As noted, supporters of de-alerting admit that its benefits cannot be verified, and that in a crisis there would still be a rush to put forces back on alert. But like a three year-old banging his spoon on his high chair demanding the world feed him what he wants, they demand that, whatever the reality may be, we nevertheless have to figure out a way to do what is foolhardy, unnecessary and dangerous.

Underlying the push for de-alerting, though usually unstated, is the assumption that once de-alerted, these forces can safely be eliminated. After all, some have argued, if the forces are de-alerted and war does not break out, they apparently are not needed.

At the moment, therefore, de-alerting is a senseless posture in search of a problem. It is also a backdoor means of reducing US nuclear forces -- a policy that, regardless of its dubious wisdom, its pacifist supporters, insistent on "first the numbers, then the strategy," apparently think must be pursued despite the risks to US national security in inviting adventurism.

In reality, an adversary would have nothing to gain by attacking Minuteman silos in a crisis. Thus, the panic over the deployed US missiles on three Minutemen bases or at two US submarine bases is both misplaced and irrational -- in itself dangerous.

It is misplaced in that the robust US Triad makes a successful adversarial attack impossible. It is irrational in that such de-alerting would in actuality make the geostrategic situation more unstable. And it is dangerous in that it makes the use of nuclear weapons in a crisis more likely than ever, thus creating the very problem it purports to solve.

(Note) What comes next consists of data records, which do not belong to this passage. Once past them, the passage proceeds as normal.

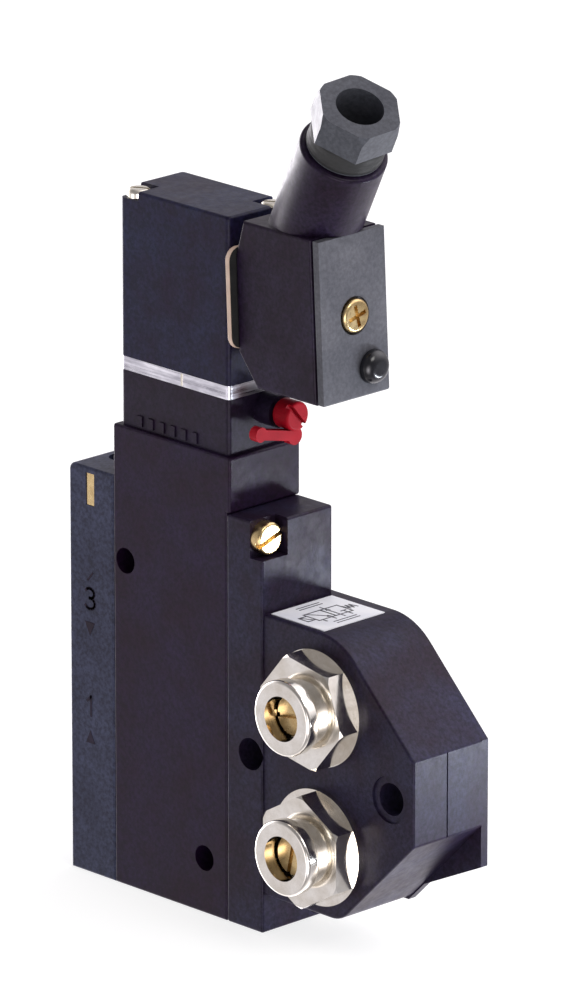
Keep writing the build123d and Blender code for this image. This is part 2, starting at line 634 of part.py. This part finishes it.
def plug_cover():
    face = cover_slab(0.1, COVER_T - 0.5, 0)
    front_edges = face.faces().sort_by(Axis.X)[-1].edges()
    face = fillet(front_edges, 0.4)
    cover = face + cover_slab(0.6, COVER_T, COVER_T - 0.6)
    sink_x = plug_front_x(PLUG_SCREW_Z) - 0.9
    cover = cover - rod_x(PLUG_AXIS_Y, PLUG_SCREW_Z, 3.2, sink_x, 20)
    cover = cover - rod_x(PLUG_AXIS_Y, PLUG_SCREW_Z, M3_R + 0.1, 5, 20)
    return cover - rod_x(DOME_Y, DOME_Z, 1.6, 10, 20)


def contact_carrier():
    outline = plug_outline(PLUG_WALL + 0.1, -COVER_T - 1.4)
    carrier = profile_y(outline, PLUG_Y0 + PLUG_WALL + 0.1, PLUG_Y1 - PLUG_WALL - 0.1)
    carrier = carrier & block((-10, 20), (0, 20), (90, 113.5))
    carrier = carrier - rod_x(PLUG_AXIS_Y, PLUG_SCREW_Z, M3_R + 0.1, -9, 20)
    for y, z in TERMINALS:
        carrier = carrier - block((-9, 1.0), (y - 0.45, y + 0.45), (z - 2.5, z + 2.5))
    return carrier


def plug_screw():
    under_head = plug_front_x(PLUG_SCREW_Z) - 0.9
    head = rod_x(0, 0, 2.85, 0, 1.5)
    head = fillet(head.edges().sort_by(Axis.X)[-1], 0.6)
    slots = [Rot(turn, 0, 0) * block((0.6, 2), (-1.9, 1.9), (-0.35, 0.35)) for turn in (15, 105)]
    screw = cut(head, *slots) + rod_x(0, 0, M3_R, -12.2 - under_head, 0.1)
    return Pos(under_head, PLUG_AXIS_Y, PLUG_SCREW_Z) * screw


def plug_dome():
    x = plug_front_x(DOME_Z)
    dome = rod_x(DOME_Y, DOME_Z, 2.9, x + 0.2, x + 2.15)
    dome = fillet(dome.edges().sort_by(Axis.X)[-1], 1.8)
    return dome + rod_x(DOME_Y, DOME_Z, 1.6, x - 1.7, x + 0.5)


def gland_washer():
    ring = Cylinder(5.7, 0.8) - Cylinder(CABLE_R, 2)
    return gland_place(4.4) * ring


def gland_grommet():
    ring = Cylinder(5.7, 6.0) - Cylinder(CABLE_R, 8)
    return gland_place(7.9) * ring


def gland_nut():
    hex_foot = GLAND_TOP - GLAND_HEX_H
    hexagon = extrude(RegularPolygon(GLAND_AF / 2, 6, major_radius=False), GLAND_HEX_H)
    hexagon = hexagon & Pos(0, 0, GLAND_HEX_H / 2) * Cone(8.4, 6.9, GLAND_HEX_H)
    hexagon = Rot(0, 0, GLAND_HEX_TURN) * hexagon
    nut = standing_rod(5.85, 10.95, hex_foot + 0.2) + Pos(0, 0, hex_foot) * hexagon
    # thread crests on the neck that shows between the tube's rim and the hexagon
    for i in range(4):
        crest = hex_foot - 0.9 - 0.95 * i
        nut = nut + standing_rod(GLAND_NECK_R, crest, crest + 0.5)
    nut = nut - standing_rod(CABLE_R, 5, 30)
    return gland_place(0) * nut


def label():
    return block((0.7, 13.0), (1.4, 15.2), (FLANGE_Z1, FLANGE_Z1 + 0.15))


os.makedirs("parts", exist_ok=True)
export_node("port_plate", port_plate())
export_node("valve_body", valve_body())
export_node("flange_body", flange_body())
export_node("rear_seal_plate", rear_seal_plate())
export_node("namur_orings", namur_ring(UPPER_Z), namur_ring(LOWER_Z))
export_node("tie_screws", *tie_screws())
export_node("tie_nut", tie_nut())
export_node("spool", spool())
export_node("spool_seals", *spool_seals())
export_node("piston", piston())
export_node("piston_seal", piston_seal())
export_node("return_spring", coil_spring(3.9, 0.4, CAP_TOP, SPOOL_Z0, 7))
export_node("bottom_cap", bottom_cap())
export_node("cap_seal", cap_seal())
for side, (port_z, hex_turn, slot_turn) in FITTINGS.items():
    export_node(f"fitting_{side}", fitting_body(port_z, hex_turn))
    export_node(f"throttle_screw_{side}", throttle_screw(port_z, slot_turn))
export_node("fitting_seals", fitting_seal(UPPER_Z), fitting_seal(LOWER_Z))
export_node("pilot_body", pilot_body())
export_node("pilot_gasket", pilot_gasket())
export_node("pilot_nozzle", pilot_nozzle())
export_node("armature_tube", armature_tube())
export_node("pole_core", pole_core())
export_node("plunger", plunger())
export_node("plunger_seal", plunger_seal())
export_node("plunger_spring", coil_spring(1.25, 0.2, 99.5, CORE_Z, 8))
export_node("override_lever", override_lever())
export_node("lever_seal", lever_seal())
export_node("yoke_plate", yoke_plate())
export_node("coil_housing", coil_housing())
export_node("bobbin", bobbin())
export_node("coil_winding", coil_winding())
export_node("coil_screws", *coil_screws())
export_node("terminal_pins", *terminal_pins())
export_node("plug_gasket", plug_gasket())
export_node("plug_housing", plug_housing())
export_node("plug_cover", plug_cover())
export_node("contact_carrier", contact_carrier())
export_node("plug_screw", plug_screw())
export_node("plug_dome", plug_dome())
export_node("gland_washer", gland_washer())
export_node("gland_grommet", gland_grommet())
export_node("gland_nut", gland_nut())
export_node("label", label())
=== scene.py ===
import json
import math

import bmesh
import bpy
from mathutils import Matrix, Vector


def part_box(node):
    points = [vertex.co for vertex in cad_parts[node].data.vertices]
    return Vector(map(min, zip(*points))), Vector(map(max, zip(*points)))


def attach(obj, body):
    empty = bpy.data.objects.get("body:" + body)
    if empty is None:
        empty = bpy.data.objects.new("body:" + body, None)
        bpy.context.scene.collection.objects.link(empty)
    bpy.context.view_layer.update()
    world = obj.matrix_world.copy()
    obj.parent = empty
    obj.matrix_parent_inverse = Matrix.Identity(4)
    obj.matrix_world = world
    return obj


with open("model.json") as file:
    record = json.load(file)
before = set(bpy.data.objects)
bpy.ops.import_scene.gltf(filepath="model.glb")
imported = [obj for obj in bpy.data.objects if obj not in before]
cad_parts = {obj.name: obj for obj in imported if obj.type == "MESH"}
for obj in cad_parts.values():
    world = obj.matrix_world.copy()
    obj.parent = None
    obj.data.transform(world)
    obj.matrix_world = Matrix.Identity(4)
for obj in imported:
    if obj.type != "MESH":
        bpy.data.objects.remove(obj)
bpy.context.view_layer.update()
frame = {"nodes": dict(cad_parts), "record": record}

MM = 0.001
VALVE = "valve"
# sockets of the Mix node that carry colours
MIX_COLOR_A, MIX_COLOR_B, MIX_COLOR_OUT = 6, 7, 2

# ---------------------------------------------------------------- materials


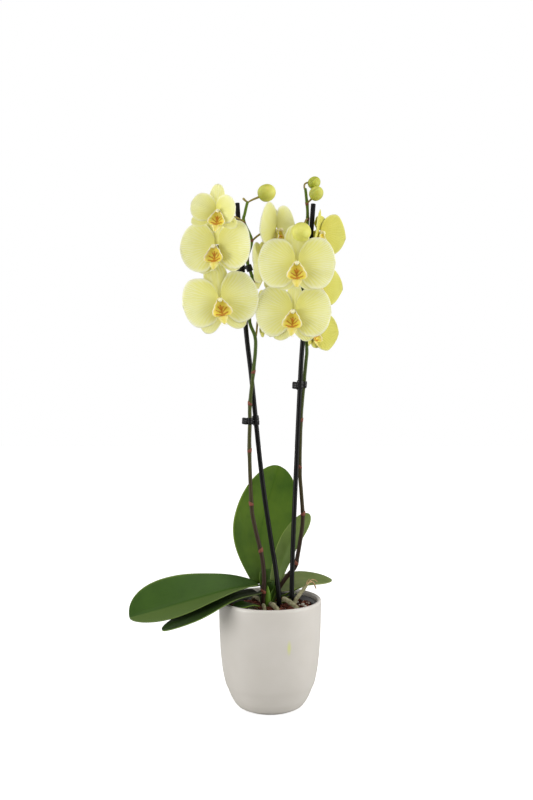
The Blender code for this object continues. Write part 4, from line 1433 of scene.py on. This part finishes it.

The US deterrent Triad has kept the peace for well over half a century. As former USAF Chief of Staff and SAC Commander General Larry Welch said: The US nuclear deterrent has worked perfectly. And for nearly seven decades. It is time to drop such errant proposals as de-alerting, and get on with the important job of preserving and updating a deterrent that, as the Constitution requires, so successfully "provides for the common defense."